--- Start of Supplied records ---

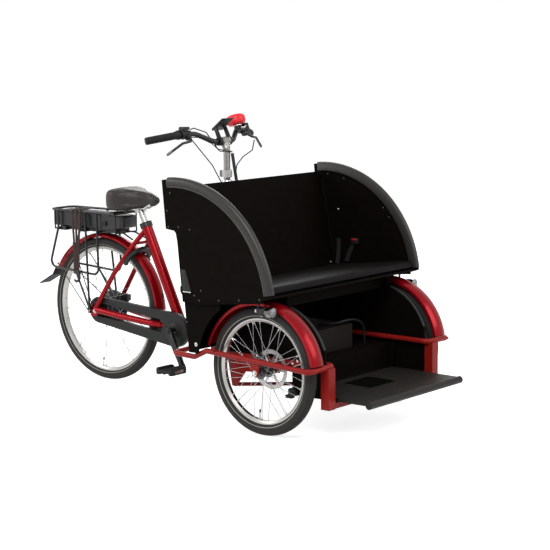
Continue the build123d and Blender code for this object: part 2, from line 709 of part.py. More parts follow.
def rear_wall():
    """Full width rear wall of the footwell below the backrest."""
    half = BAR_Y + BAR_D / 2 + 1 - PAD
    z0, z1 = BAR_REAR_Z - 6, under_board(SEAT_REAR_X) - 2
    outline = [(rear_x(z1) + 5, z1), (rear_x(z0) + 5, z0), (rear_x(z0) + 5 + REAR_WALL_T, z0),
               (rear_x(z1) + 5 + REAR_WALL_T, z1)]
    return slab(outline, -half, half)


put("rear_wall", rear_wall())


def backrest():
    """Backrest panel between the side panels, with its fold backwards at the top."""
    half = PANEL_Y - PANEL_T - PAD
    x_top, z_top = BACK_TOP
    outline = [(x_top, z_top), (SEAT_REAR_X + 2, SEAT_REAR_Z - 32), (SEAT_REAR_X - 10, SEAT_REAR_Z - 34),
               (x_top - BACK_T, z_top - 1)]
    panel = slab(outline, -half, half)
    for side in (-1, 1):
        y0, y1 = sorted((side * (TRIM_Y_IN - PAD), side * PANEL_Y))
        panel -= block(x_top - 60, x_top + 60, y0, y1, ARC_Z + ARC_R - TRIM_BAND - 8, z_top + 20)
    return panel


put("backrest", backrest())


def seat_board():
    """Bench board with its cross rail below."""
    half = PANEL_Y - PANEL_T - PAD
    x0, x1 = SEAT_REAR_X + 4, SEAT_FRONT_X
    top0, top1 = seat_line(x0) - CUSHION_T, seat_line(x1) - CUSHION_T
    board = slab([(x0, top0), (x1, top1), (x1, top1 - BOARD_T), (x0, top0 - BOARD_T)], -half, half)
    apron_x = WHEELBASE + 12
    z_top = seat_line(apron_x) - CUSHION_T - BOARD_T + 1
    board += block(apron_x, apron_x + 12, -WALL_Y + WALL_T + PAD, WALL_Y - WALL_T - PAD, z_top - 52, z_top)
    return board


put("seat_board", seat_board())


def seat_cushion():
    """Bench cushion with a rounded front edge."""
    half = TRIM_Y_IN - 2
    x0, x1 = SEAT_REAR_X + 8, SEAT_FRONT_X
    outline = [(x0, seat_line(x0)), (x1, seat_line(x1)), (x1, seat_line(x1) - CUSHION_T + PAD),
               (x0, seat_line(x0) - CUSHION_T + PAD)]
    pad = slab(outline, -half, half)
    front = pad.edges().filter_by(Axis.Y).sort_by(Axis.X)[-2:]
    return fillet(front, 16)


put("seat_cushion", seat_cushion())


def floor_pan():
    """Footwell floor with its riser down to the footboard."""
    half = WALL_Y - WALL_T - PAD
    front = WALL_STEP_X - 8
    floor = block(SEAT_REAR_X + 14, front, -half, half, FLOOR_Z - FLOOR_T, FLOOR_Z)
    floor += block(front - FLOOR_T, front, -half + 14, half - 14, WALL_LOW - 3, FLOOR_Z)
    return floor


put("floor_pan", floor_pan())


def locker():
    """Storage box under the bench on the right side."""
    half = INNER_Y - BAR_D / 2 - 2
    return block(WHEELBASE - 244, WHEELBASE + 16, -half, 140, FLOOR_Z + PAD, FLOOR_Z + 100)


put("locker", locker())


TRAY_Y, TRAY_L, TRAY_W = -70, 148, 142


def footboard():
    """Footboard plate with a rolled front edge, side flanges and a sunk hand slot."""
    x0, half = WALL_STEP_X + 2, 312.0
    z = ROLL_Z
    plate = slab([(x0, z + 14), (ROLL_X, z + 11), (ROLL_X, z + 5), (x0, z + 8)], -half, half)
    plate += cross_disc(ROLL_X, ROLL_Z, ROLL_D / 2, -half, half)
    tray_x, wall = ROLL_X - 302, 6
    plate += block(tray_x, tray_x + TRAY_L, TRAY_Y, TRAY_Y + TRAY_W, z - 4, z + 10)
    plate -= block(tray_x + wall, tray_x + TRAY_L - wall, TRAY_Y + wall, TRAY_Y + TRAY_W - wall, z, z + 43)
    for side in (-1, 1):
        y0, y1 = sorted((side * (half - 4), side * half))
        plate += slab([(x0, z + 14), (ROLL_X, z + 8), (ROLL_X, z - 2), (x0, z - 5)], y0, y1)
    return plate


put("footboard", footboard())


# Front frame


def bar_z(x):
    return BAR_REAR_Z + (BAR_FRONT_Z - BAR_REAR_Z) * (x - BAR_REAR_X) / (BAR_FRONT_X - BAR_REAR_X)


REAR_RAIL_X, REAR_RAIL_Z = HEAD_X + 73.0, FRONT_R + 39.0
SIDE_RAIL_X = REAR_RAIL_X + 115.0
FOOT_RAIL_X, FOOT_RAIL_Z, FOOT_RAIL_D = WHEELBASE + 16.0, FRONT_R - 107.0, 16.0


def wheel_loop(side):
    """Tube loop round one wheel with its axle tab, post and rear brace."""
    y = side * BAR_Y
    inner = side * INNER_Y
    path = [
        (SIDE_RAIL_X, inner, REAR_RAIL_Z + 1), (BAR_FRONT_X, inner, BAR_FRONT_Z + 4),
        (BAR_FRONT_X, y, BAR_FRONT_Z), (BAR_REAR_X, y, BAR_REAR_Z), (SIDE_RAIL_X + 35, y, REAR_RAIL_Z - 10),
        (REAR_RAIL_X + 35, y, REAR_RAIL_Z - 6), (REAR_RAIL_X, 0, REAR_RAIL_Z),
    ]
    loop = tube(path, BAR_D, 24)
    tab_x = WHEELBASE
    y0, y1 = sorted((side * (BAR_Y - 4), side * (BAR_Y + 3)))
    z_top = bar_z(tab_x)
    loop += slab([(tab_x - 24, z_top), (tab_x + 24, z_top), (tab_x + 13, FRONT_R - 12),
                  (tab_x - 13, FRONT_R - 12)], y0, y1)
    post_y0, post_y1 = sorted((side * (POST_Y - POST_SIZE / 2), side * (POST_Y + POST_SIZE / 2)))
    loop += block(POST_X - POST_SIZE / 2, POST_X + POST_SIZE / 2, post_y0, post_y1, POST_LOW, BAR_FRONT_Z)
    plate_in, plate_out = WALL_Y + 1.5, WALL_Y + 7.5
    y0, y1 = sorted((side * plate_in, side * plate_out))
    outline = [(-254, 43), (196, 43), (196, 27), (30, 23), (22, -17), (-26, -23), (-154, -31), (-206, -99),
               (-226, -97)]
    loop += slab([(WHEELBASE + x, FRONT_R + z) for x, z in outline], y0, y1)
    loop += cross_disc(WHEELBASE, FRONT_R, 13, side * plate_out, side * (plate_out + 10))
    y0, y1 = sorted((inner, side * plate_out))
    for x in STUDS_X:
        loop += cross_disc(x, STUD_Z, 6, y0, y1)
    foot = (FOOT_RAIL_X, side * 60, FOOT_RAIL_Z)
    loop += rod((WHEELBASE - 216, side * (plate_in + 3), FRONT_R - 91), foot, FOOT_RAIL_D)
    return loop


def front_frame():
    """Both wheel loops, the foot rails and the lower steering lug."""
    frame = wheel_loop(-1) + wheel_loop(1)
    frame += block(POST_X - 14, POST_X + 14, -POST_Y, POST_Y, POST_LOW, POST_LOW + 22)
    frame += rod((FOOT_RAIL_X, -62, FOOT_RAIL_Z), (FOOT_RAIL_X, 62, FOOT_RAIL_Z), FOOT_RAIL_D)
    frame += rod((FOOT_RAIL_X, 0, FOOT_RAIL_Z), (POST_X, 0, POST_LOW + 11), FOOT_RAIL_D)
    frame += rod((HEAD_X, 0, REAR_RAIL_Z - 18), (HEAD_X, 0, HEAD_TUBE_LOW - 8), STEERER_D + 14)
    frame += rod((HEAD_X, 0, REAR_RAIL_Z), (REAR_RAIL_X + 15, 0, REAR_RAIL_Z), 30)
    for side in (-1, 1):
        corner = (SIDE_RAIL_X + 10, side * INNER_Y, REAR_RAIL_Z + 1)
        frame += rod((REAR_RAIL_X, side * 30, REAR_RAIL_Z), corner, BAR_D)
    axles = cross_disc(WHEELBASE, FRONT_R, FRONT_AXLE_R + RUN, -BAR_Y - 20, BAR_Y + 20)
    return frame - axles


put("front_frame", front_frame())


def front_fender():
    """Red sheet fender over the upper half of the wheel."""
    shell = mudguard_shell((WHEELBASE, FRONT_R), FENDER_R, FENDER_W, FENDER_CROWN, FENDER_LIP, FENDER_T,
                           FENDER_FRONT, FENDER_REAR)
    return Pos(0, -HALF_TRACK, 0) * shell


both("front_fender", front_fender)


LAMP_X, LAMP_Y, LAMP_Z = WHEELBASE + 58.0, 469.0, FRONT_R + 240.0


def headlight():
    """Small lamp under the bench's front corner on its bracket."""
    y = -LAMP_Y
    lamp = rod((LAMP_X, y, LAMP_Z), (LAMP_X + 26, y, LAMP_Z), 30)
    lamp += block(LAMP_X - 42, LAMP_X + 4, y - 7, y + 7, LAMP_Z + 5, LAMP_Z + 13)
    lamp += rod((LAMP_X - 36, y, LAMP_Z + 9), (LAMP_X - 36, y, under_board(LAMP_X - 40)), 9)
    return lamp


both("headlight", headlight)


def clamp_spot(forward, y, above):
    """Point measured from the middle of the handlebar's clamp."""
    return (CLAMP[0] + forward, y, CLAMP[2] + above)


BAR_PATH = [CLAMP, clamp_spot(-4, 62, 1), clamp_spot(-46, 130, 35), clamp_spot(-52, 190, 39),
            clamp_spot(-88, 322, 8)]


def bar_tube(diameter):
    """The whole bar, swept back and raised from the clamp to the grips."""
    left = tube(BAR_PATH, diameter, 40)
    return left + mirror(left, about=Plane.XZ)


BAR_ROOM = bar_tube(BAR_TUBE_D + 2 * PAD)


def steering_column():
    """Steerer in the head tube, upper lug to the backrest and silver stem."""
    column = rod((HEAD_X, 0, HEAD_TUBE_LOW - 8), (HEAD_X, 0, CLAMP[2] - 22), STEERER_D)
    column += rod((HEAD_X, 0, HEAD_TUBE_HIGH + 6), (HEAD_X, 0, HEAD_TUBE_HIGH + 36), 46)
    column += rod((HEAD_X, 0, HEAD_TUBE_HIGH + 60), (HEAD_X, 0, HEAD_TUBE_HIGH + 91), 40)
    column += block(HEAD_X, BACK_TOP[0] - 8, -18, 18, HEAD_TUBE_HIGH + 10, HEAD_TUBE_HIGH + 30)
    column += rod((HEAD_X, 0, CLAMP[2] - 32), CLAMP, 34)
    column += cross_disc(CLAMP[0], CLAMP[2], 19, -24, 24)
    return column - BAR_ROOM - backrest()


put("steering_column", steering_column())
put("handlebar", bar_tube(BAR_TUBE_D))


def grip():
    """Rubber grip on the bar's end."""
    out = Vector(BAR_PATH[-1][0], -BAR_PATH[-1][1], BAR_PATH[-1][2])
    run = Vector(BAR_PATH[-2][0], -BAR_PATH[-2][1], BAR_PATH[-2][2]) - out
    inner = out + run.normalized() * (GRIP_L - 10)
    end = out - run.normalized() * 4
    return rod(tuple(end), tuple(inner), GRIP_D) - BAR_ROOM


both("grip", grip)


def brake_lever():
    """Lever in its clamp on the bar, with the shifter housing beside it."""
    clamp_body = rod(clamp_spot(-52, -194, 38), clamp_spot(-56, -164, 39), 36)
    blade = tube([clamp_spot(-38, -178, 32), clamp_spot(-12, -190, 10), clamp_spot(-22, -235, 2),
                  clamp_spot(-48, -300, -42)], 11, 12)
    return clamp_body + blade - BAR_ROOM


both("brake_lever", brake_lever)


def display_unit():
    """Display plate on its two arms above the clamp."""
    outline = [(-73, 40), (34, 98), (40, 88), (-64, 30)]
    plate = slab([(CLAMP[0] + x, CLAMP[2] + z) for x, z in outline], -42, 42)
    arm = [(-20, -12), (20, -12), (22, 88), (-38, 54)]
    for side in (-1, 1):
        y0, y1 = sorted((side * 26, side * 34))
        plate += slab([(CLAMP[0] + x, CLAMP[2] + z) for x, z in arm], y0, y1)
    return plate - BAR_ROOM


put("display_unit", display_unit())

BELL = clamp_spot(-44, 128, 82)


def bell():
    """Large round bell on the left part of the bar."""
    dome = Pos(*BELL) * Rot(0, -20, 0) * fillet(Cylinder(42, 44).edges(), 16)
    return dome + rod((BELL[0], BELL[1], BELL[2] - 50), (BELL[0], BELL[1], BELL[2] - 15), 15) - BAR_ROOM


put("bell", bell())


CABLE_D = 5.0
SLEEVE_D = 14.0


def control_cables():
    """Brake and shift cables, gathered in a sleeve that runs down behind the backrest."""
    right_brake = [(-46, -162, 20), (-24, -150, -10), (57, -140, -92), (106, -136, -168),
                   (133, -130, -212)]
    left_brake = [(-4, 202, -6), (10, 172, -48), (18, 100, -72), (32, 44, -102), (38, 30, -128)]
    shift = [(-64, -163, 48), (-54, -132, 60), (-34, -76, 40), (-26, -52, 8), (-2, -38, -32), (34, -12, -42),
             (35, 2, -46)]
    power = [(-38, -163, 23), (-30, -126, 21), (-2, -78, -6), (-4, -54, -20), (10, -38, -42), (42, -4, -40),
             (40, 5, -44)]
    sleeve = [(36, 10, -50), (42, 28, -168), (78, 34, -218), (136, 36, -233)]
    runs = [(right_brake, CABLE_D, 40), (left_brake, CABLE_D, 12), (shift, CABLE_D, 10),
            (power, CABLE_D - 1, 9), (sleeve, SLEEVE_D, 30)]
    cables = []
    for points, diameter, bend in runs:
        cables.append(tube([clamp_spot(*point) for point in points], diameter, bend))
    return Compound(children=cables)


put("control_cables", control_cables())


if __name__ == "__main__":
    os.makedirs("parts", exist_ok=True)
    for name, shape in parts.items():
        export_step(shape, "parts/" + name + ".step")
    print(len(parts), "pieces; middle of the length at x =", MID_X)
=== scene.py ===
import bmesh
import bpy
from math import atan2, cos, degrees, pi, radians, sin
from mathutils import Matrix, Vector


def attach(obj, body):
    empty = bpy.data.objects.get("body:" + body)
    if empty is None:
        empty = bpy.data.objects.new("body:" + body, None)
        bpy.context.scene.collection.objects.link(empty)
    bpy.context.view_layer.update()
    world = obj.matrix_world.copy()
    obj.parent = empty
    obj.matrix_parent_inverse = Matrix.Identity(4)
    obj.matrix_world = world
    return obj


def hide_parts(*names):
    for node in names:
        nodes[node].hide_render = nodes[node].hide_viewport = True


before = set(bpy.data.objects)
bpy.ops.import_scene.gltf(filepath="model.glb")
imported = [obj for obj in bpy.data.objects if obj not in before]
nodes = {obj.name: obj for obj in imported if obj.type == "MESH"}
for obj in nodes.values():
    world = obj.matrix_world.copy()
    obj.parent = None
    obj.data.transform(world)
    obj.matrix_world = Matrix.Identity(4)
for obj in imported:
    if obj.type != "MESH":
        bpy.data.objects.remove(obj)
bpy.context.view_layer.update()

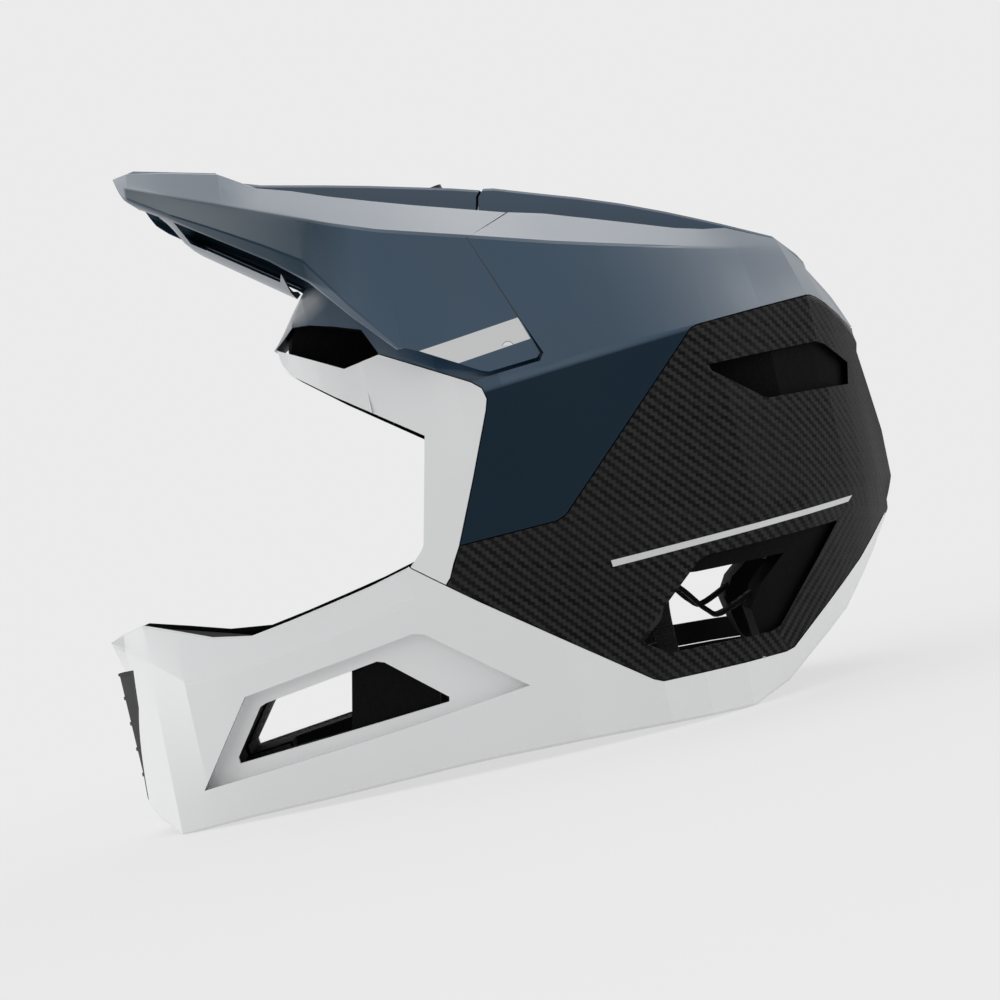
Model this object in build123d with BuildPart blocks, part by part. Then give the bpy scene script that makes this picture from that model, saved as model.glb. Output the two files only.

--- End of Supplied records ---

◆ **Objective**: Repeat only the lines from the one holding "for points, diameter, bend" through the last line of the data.

◆ **Answer to the problem**:
    for points, diameter, bend in runs:
        cables.append(tube([clamp_spot(*point) for point in points], diameter, bend))
    return Compound(children=cables)


put("control_cables", control_cables())


if __name__ == "__main__":
    os.makedirs("parts", exist_ok=True)
    for name, shape in parts.items():
        export_step(shape, "parts/" + name + ".step")
    print(len(parts), "pieces; middle of the length at x =", MID_X)
=== scene.py ===
import bmesh
import bpy
from math import atan2, cos, degrees, pi, radians, sin
from mathutils import Matrix, Vector


def attach(obj, body):
    empty = bpy.data.objects.get("body:" + body)
    if empty is None:
        empty = bpy.data.objects.new("body:" + body, None)
        bpy.context.scene.collection.objects.link(empty)
    bpy.context.view_layer.update()
    world = obj.matrix_world.copy()
    obj.parent = empty
    obj.matrix_parent_inverse = Matrix.Identity(4)
    obj.matrix_world = world
    return obj


def hide_parts(*names):
    for node in names:
        nodes[node].hide_render = nodes[node].hide_viewport = True


before = set(bpy.data.objects)
bpy.ops.import_scene.gltf(filepath="model.glb")
imported = [obj for obj in bpy.data.objects if obj not in before]
nodes = {obj.name: obj for obj in imported if obj.type == "MESH"}
for obj in nodes.values():
    world = obj.matrix_world.copy()
    obj.parent = None
    obj.data.transform(world)
    obj.matrix_world = Matrix.Identity(4)
for obj in imported:
    if obj.type != "MESH":
        bpy.data.objects.remove(obj)
bpy.context.view_layer.update()

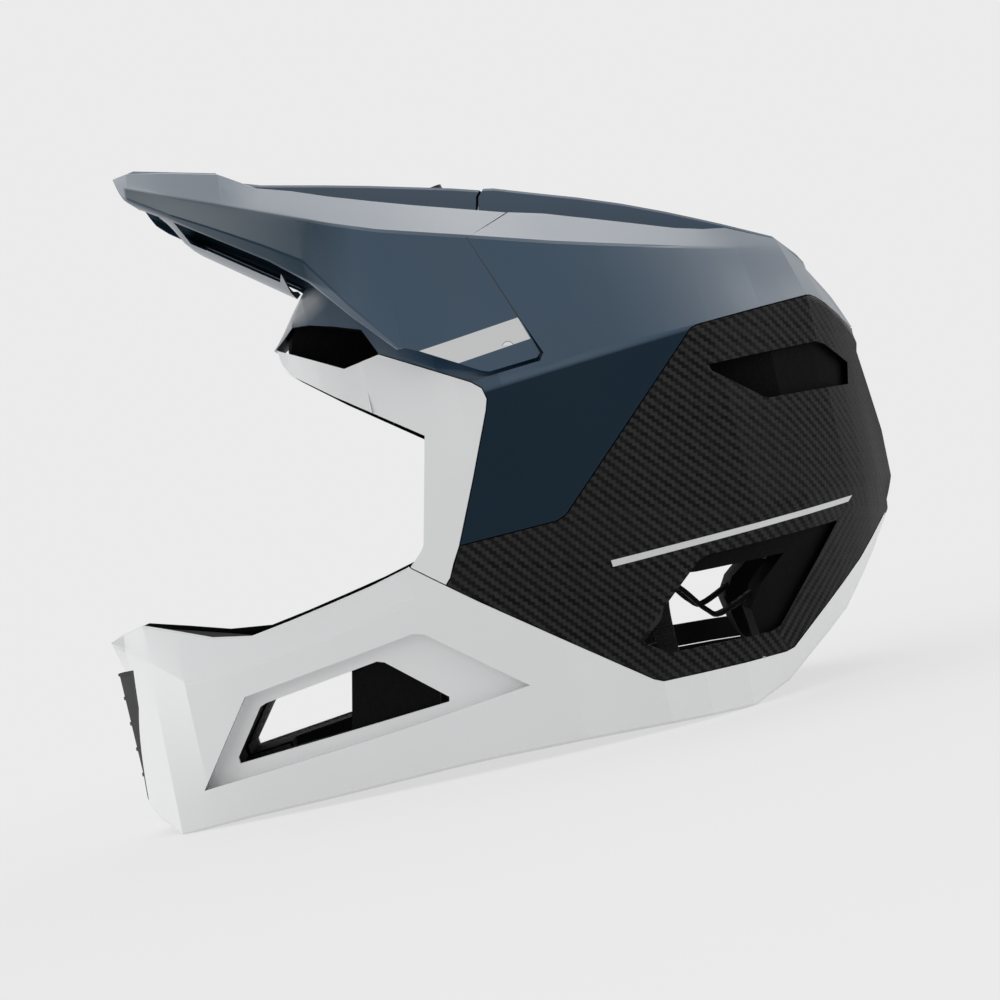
Model this object in build123d with BuildPart blocks, part by part. Then give the bpy scene script that makes this picture from that model, saved as model.glb. Output the two files only.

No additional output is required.